Hugo hat an dem Haus, das er wegen des Verkaufserfolges der ersten beiden Ausgaben seiner mehrbändigen Gedichtsammlung «Les Contemplations» erwerben konnte, viel umgebaut. Dazu gehören der Wintergarten und die «Galerie de chêne», die Eichengalerie, die aus einem Schlafzimmer und einem Kabinett besteht - mit imposanten Stühlen und einem massiven Tisch. Die Anordnung erinnert an den Grossen Saal des Justizpalastes in Paris, in dem Hugo in «Der Glöckner von Notre Dame» auf dem Narrenfest ein Theaterstück aufführen lässt.

Renaissance, Barock und Orientalismus: Kein Stockwerk, kein Zimmer gleicht dem anderen. Hugo hat sein Haus in einem theatralischen Stil gestaltet, der teilweise düster und erdrückend wirkt, und leichter und heller wird, je mehr man sich dem Ausblick auf dem Dach nähert, in dem er den Klassiker der Weltliteratur «Die Elenden» zu Ende schrieb.

Vieles in dem Haus spiegelt den Seelenzustand Hugos im Exil wider: «Ich bin, aber ich bin nicht» und «Ich stehe aufrecht, aber ich weine» sind Inschriften, die rechts und links des Kamins in der «Galerie de chêne» auf Lateinisch eingraviert sind.

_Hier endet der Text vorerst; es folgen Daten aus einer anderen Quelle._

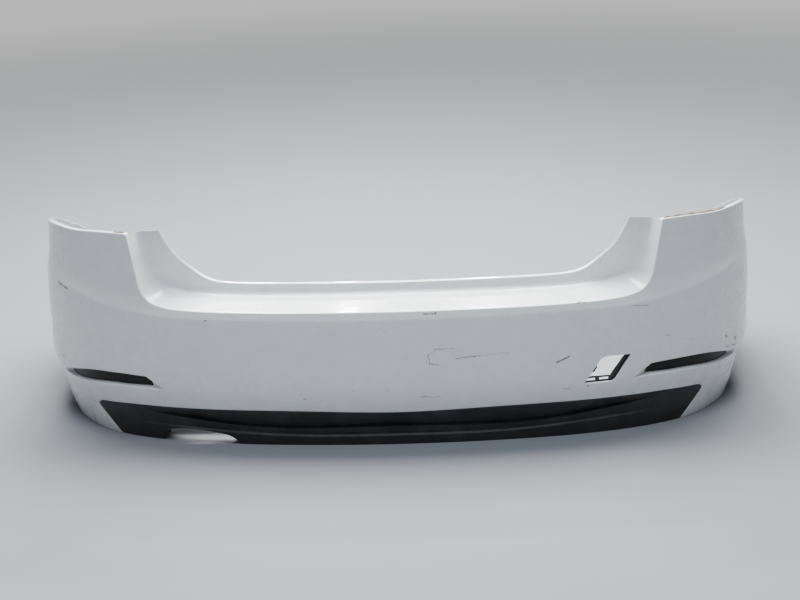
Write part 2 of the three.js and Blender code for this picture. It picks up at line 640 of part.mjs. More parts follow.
// ---------------------------------------------------------------- reflectors
function reflectorLens(side) {
  const back = LENS_DEPTH + LENS_THICK;
  const [topX, footX, outX] = [LENS_IN_TOP_X + 1, LENS_IN_FOOT_X + 1, LENS_OUT_X - 3];
  return loft(reflectorStations(side, topX, footX, outX, POCKET_STEPS).map(([top, foot]) => {
    const low = lensFootZ(foot) + GAP + LENS_PLAY;
    const high = slotTopZ(top) - GAP;
    return [at(foot, LENS_DEPTH, low), at(foot, back, low), at(top, back, high), at(top, LENS_DEPTH, high)];
  }));
}

function reflectorHousing(side) {
  const behindLens = LENS_DEPTH + LENS_THICK + 2 * GAP;
  const behindFloor = LENS_DEPTH + LENS_THICK + GAP + WALL + 2 * GAP;
  const { margin, overlap, thick } = HOUSING_PLATE;
  const [x0, x1] = WINDOW_X;
  const body = (inset, near, far, shrink) => loft(
    reflectorStations(side, x0 + inset, x0 + inset, x1 - inset, WINDOW_STEPS)
      .map(([s]) => windowSection(s, near, far, shrink)));
  return body(1, behindLens, HOUSING_DEPTH, GAP)
    .add(body(-margin, behindFloor, behindFloor + thick, -overlap));
}

// ---------------------------------------------------------------- heat shield
function heatShield() {
  const inner = prism(grownNotch(SHIELD_RISE), 0, 400);
  const lift = WALL + 2;
  const trim = prism([[-700, lift], [-260, lift], [-260, SHIELD_TOP_Z], [-700, SHIELD_TOP_Z]], 0, 400);
  const outer = prism(grownNotch(SHIELD_RISE + SHIELD_SHEET), SHIELD_Y, SHIELD_Y + SHIELD_LENGTH);
  let shield = outer.subtract(inner).intersect(trim);
  for (const x of STUD_X) {
    const [x0, x1, z0, z1] = [x - EAR.half, x + EAR.half, EAR.z0, EAR.z1];
    const ear = prism([[x0, z0], [x1, z0], [x1, z1], [x0, z1]], SHIELD_Y, SHIELD_Y + SHIELD_SHEET);
    const hole = rod(STUD.holeR, 10, new THREE.Vector3(x, SHIELD_Y - 4, STUD.z), FORWARD);
    shield = shield.add(ear.subtract(inner)).subtract(hole);
  }
  return shield;
}

function pushNut(x) {
  const { bore, rim, rimThick, crown, height } = NUT;
  const seat = new THREE.Vector3(x, SHIELD_Y + SHIELD_SHEET + GAP, STUD.z);
  return turned([[bore, 0], [rim, 0], [rim, rimThick], [crown, height], [bore, height], [bore, 0]],
    seat, FORWARD);
}

// ---------------------------------------------------------------- rivets and clips
const rivetSeat = (x) => atX(x, TAB.depth1 + GAP + WALL + GAP, TAB.holeZ);

function rivetBody(x) {
  const { head, headThick, headTaper, shank, bore, grip } = RIVET;
  return turned([[bore, -grip], [shank, -grip], [shank, 0], [head, 0], [head - headTaper, headThick],
    [bore, headThick], [bore, -grip]], rivetSeat(x), rivetAxis(x));
}

function rivetPin(x) {
  const { headThick, grip, pinHead, pinHeadThick, pinTaper, pinShaft, pinLift, pinTip } = RIVET;
  const seat = headThick + pinLift;
  const top = seat + pinHeadThick;
  return turned([[0, -grip], [pinShaft, -grip + pinTip], [pinShaft, seat], [pinHead, seat],
    [pinHead - pinTaper, top], [0, top]], rivetSeat(x), rivetAxis(x));
}

// U-shaped spring nut that grips a flange: its place, its directions and how far the flange's edge is.
function clipNut({ origin, across, up, out }, reach) {
  const { half, sheet, lead, collarR, collar, holeR } = CLIP;
  const far = -(WALL + GAP);
  const place = (u, v, w) => origin.clone()
    .addScaledVector(across, u)
    .addScaledVector(up, v)
    .addScaledVector(out, w);
  const slab = (u0, u1, w0, w1) => loft([-half, half].map((v) => [
    place(u0, v, w0), place(u1, v, w0), place(u1, v, w1), place(u0, v, w1)]));
  const outerLeaf = slab(-lead, reach + sheet, GAP, GAP + sheet);
  const innerLeaf = slab(-lead, reach + sheet, far - sheet, far);
  const web = slab(reach, reach + sheet, far - sheet, GAP + sheet);
  const thread = rod(collarR, collar + 0.2, place(0, 0, far - sheet - collar), out);
  const hole = rod(holeR, 30, place(0, 0, -20), out);
  return outerLeaf.add(innerLeaf).add(web).add(thread).subtract(hole);
}

const archClip = (side, row) => clipNut(archPoint(side, row), RETURN - ARCH_HOLE_INSET + 1);

function lampClip(side) {
  const across = inwardVector(stationAtX(side * LAMP_TAB_X));
  const up = new THREE.Vector3().crossVectors(UP, across);
  return clipNut({ origin: lampHole(side), across, up, out: UP }, LAMP_TAB.reach - LAMP_TAB.hole + GAP);
}

// Sealing foam on the rim under the lamp, from one |x| to another.
function lampFoam(side, [fromX, toX]) {
  return loft([0, 0.25, 0.5, 0.75, 1].map((t) => {
    const s = side * stationAtX(mix(fromX, toX, t));
    const low = lampZ(Math.abs(s)) + GAP;
    const high = low + FOAM.height;
    const near = faceDepth(s, low) + FOAM.depth;
    const far = near + FOAM.width;
    return [at(s, near, low), at(s, far, low), at(s, far, high), at(s, near, high)];
  }));
}

// ---------------------------------------------------------------- assembly
const cover = new THREE.Group();

function addPiece(name, solid, finish) {
  const material = new THREE.MeshStandardMaterial(finish);
  const mesh = new THREE.Mesh(toGeometry(solid), material);
  mesh.name = name;
  cover.add(mesh);
}

addPiece('bumper_skin', bumperSkin(), PAINT);
addPiece('lower_valance', lowerValance(), GRAINED_BLACK);
for (const [side, name] of [[-1, 'left'], [1, 'right']]) {
  addPiece(`reflector_lens_${name}`, reflectorLens(side), SMOKED);
  addPiece(`reflector_housing_${name}`, reflectorHousing(side), HOUSING_GREY);
  ARCH_CLIP_ROWS.forEach((row, i) => {
    addPiece(`arch_clip_nut_${name}_${i + 1}`, archClip(side, row), SPRING_STEEL);
  });
  addPiece(`lamp_clip_nut_${name}`, lampClip(side), SPRING_STEEL);
}
addPiece('lamp_foam_left', lampFoam(-1, FOAM_LEFT_X), FOAM_BROWN);
addPiece('lamp_foam_right', lampFoam(1, FOAM_RIGHT_X), FOAM_BROWN);
addPiece('exhaust_heat_shield', heatShield(), SHEET_METAL);
STUD_X.forEach((x, i) => addPiece(`shield_push_nut_${i + 1}`, pushNut(x), SPRING_STEEL));
RIVET_X.forEach((x, i) => {
  addPiece(`valance_rivet_body_${i + 1}`, rivetBody(x), RIVET_BLACK);
  addPiece(`valance_rivet_pin_${i + 1}`, rivetPin(x), RIVET_BLACK);
});

// The origin stands at the middle of the bottom.
const extent = new THREE.Box3().setFromObject(cover);
cover.position.y = -(extent.min.y + extent.max.y) / 2;

export default cover;
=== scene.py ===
"""Rear bumper cover of a mid-size saloon, with its valance, reflectors, foam, clips and rivets."""
import logging
import math
from dataclasses import dataclass, field
from enum import Enum
from typing import Callable, Sequence

import bmesh
import bpy
import numpy as np
from mathutils import Matrix, Vector, kdtree, noise
from mathutils.geometry import delaunay_2d_cdt


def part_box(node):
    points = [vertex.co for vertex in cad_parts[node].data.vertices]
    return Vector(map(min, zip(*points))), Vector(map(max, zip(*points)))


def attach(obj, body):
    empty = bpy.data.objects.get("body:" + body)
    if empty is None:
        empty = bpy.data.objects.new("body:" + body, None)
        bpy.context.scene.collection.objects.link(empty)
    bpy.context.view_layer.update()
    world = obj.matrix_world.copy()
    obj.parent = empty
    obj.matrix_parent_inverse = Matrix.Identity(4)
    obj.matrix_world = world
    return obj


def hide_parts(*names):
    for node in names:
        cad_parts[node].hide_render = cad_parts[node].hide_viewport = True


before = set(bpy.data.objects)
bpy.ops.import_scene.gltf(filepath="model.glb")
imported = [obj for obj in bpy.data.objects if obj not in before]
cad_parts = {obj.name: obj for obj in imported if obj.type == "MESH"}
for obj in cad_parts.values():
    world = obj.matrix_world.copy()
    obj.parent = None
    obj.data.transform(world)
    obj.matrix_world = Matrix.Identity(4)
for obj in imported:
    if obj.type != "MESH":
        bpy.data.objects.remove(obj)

LOG = logging.getLogger("bumper_cover")
MM = 0.001
COVER = "cover"
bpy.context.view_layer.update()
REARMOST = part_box("bumper_skin")[0].y

Points = np.ndarray


class Side(Enum):
    """Side of the car, seen from behind it."""

    LEFT = -1
    RIGHT = 1

    @property
    def word(self) -> str:
        """Name of the side in piece and node names."""
        return self.name.lower()


class Slot(Enum):
    """Material slots of the record."""

    PAINT = "paint"
    VALANCE = "grained_black"
    LENS = "smoked_lens"
    HOUSING = "housing_plastic"
    SPRING = "spring_steel"
    FOAM = "foam"
    SHIELD = "shield_metal"
    RIVET = "rivet_plastic"


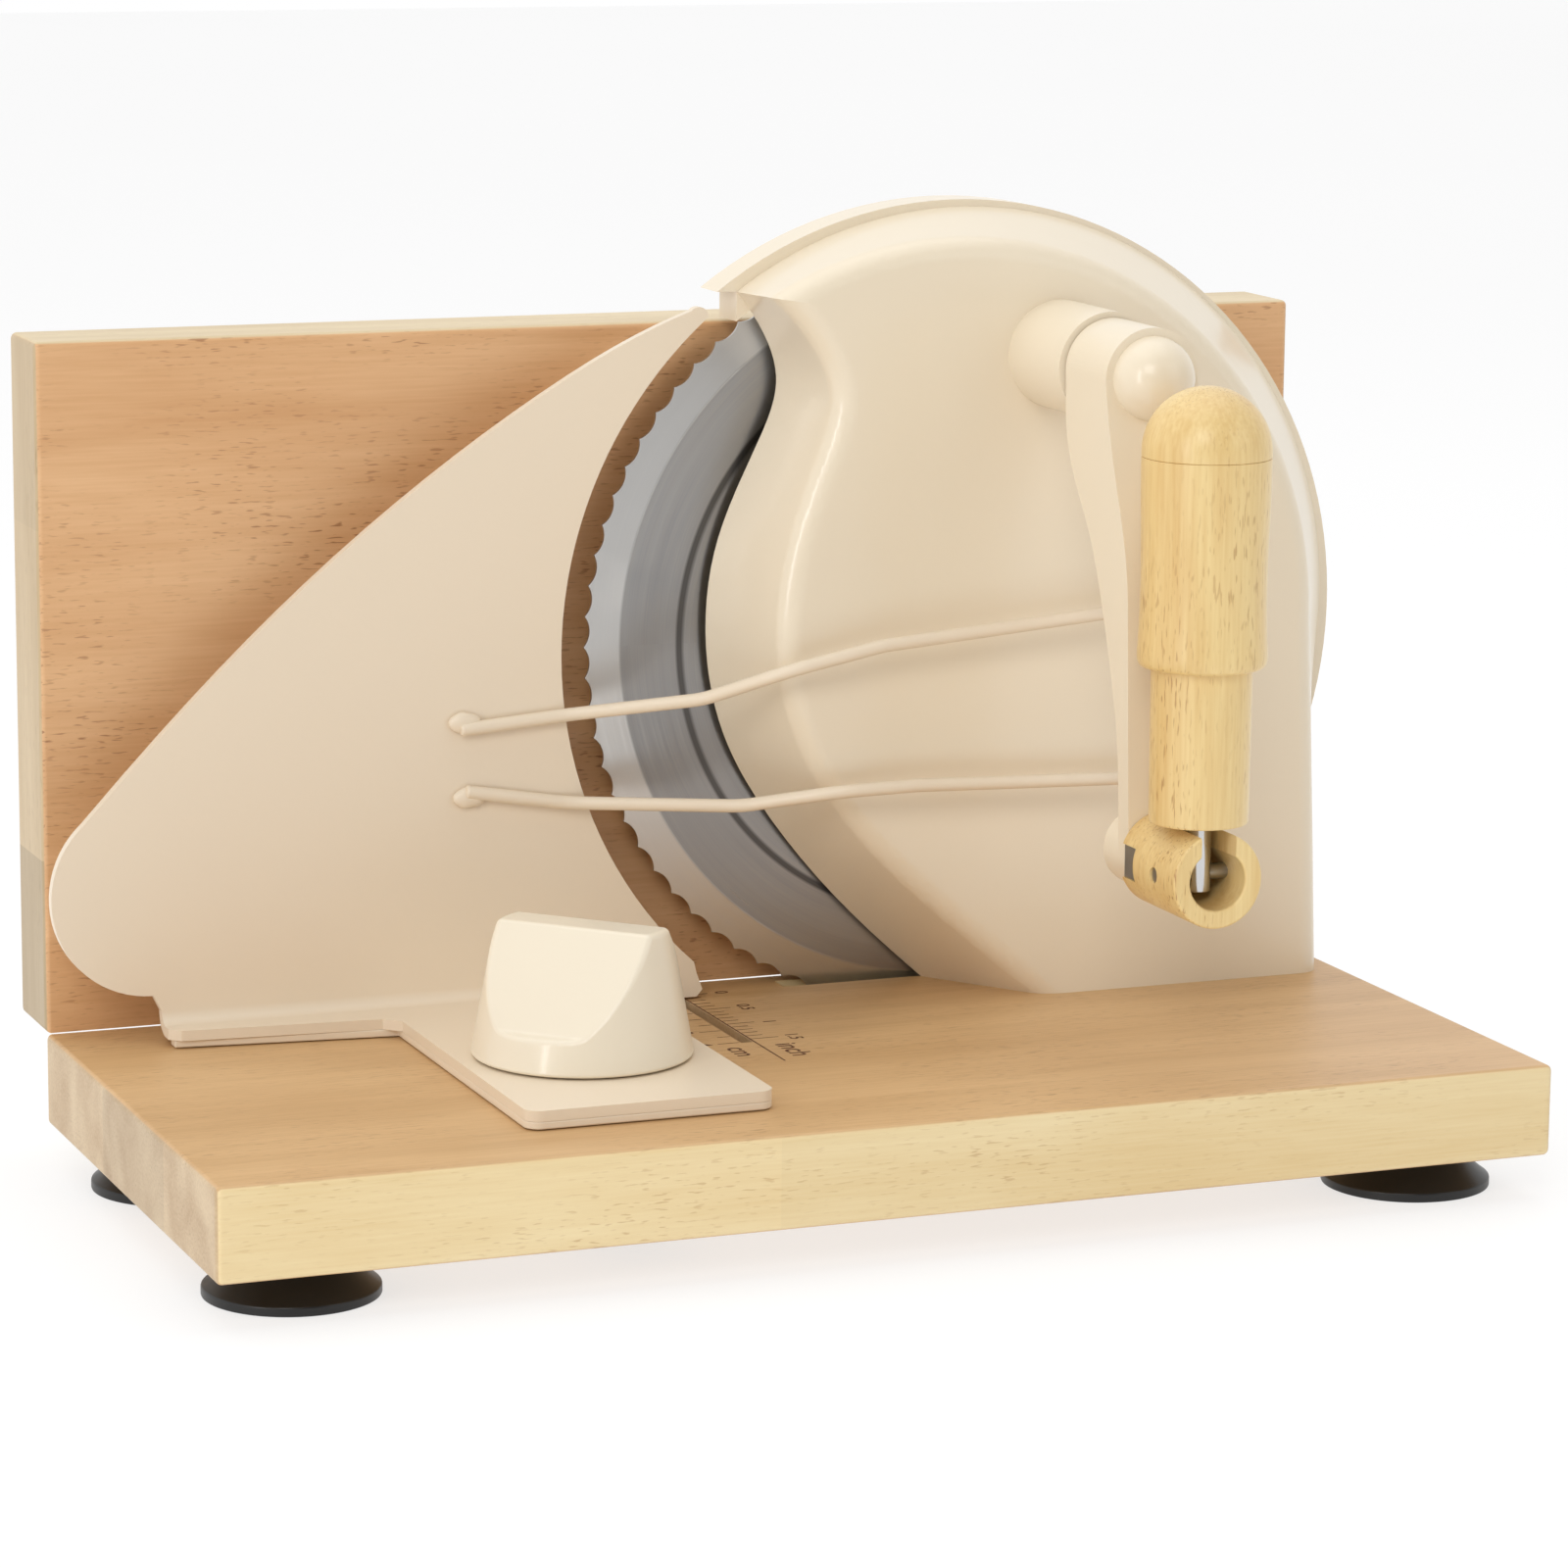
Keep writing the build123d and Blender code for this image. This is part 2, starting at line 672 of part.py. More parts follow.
# ---------------------------------------------------------------- gear cover
with BuildPart() as gear_cover:
    with BuildSketch(upright(cover_back)):
        with Locations((blade_x, blade_z)):
            Circle(gear_module * blade_gear_teeth / 2 + 4.5)
        with Locations((crank_x, crank_z)):
            Circle(gear_module * drive_gear_teeth / 2 + 2.8)
        with Locations(*post_places):
            Circle(post_radius + 1.4)
        make_hull()
        with Locations((blade_x, blade_z)):
            Circle(blade_hub_radius + 1.0, mode=Mode.SUBTRACT)
        with Locations(*post_places):
            Circle(cover_screw_radius, mode=Mode.SUBTRACT)
    extrude(amount=cover_thickness)
save(gear_cover.part, "gear_cover")

with BuildPart() as cover_screws:
    for post_x, post_z in post_places:
        spot = Plane((post_x, cover_back + 1.2, post_z), z_dir=(0, -1, 0))
        add(spot.location * screw_solid(cover_screw_radius, 9.0, 2.4, 1.2))
save(cover_screws.part, "cover_screws")

case_screw_start = base_top - case_screw_grip - case_screw_head_height
with BuildPart() as case_screws:
    for screw_x, screw_y in case_screw_places:
        case_screw = screw_solid(
            case_screw_radius,
            case_screw_grip + 14.0,
            case_screw_head_radius,
            case_screw_head_height,
        )
        add(Pos(screw_x, screw_y, case_screw_start) * case_screw)
save(case_screws.part, "case_screws")

# ---------------------------------------------------------------- crank
with BuildPart() as shaft_bush:
    with BuildSketch(upright(shaft_boss_back)):
        with Locations((crank_x, crank_z)):
            Circle(bush_radius)
            Circle(shaft_radius + running_gap, mode=Mode.SUBTRACT)
    extrude(amount=shaft_boss_back - boss_front_y)
save(shaft_bush.part, "shaft_bush")

shaft_back = drive_hub_back + 0.4
shaft_front = hub_front_y + 1.5
with BuildPart() as crank_shaft:
    with BuildSketch(upright(shaft_back)):
        with Locations((crank_x, crank_z)):
            Circle(shaft_radius)
    extrude(amount=shaft_back - shaft_front)
    with Locations(Plane((crank_x, (gear_back + gear_front) / 2, crank_z), z_dir=(1, 0, 0))):
        Cylinder(1.0, 2 * drive_hub_radius, mode=Mode.SUBTRACT)
save(crank_shaft.part, "crank_shaft")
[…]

Für Hugo war Architektur «ein in Stein geschriebener Gedanke». Als ein «Gedicht aus mehreren Zimmern» bezeichnete sein Sohn Charles das mehr als 1100 Quadratmeter grosse Haus mit seinem riesigen Garten.

Das Anwesen wird heute von der öffentlichen Einrichtung «Paris Musées» verwaltet, zu denen die mehr als zehn städtischen Museen der französischen Hauptstadt gehören. Die Kosten der Renovierung wurden in Höhe von etwa 3,5 Millionen Euro von dem französischen Kunstsammler und Mäzen François Pinault mitfinanziert, den Rest übernahm die Hauptstadtstruktur «Paris Musées».

Hugo wurde verbannt, weil er sich gegen den Staatsstreich auflehnte, mit dem es Louis-Napoleon Bonaparte im Dezember 1851 gelang, den Weg für die Wiedereinführung der Monarchie ein Jahr später frei zu machen. Hugo lebte 19 Jahre im Exil, davon knapp 15 auf Guernsey, rund 50 Kilometer von der normannischen Küste entfernt.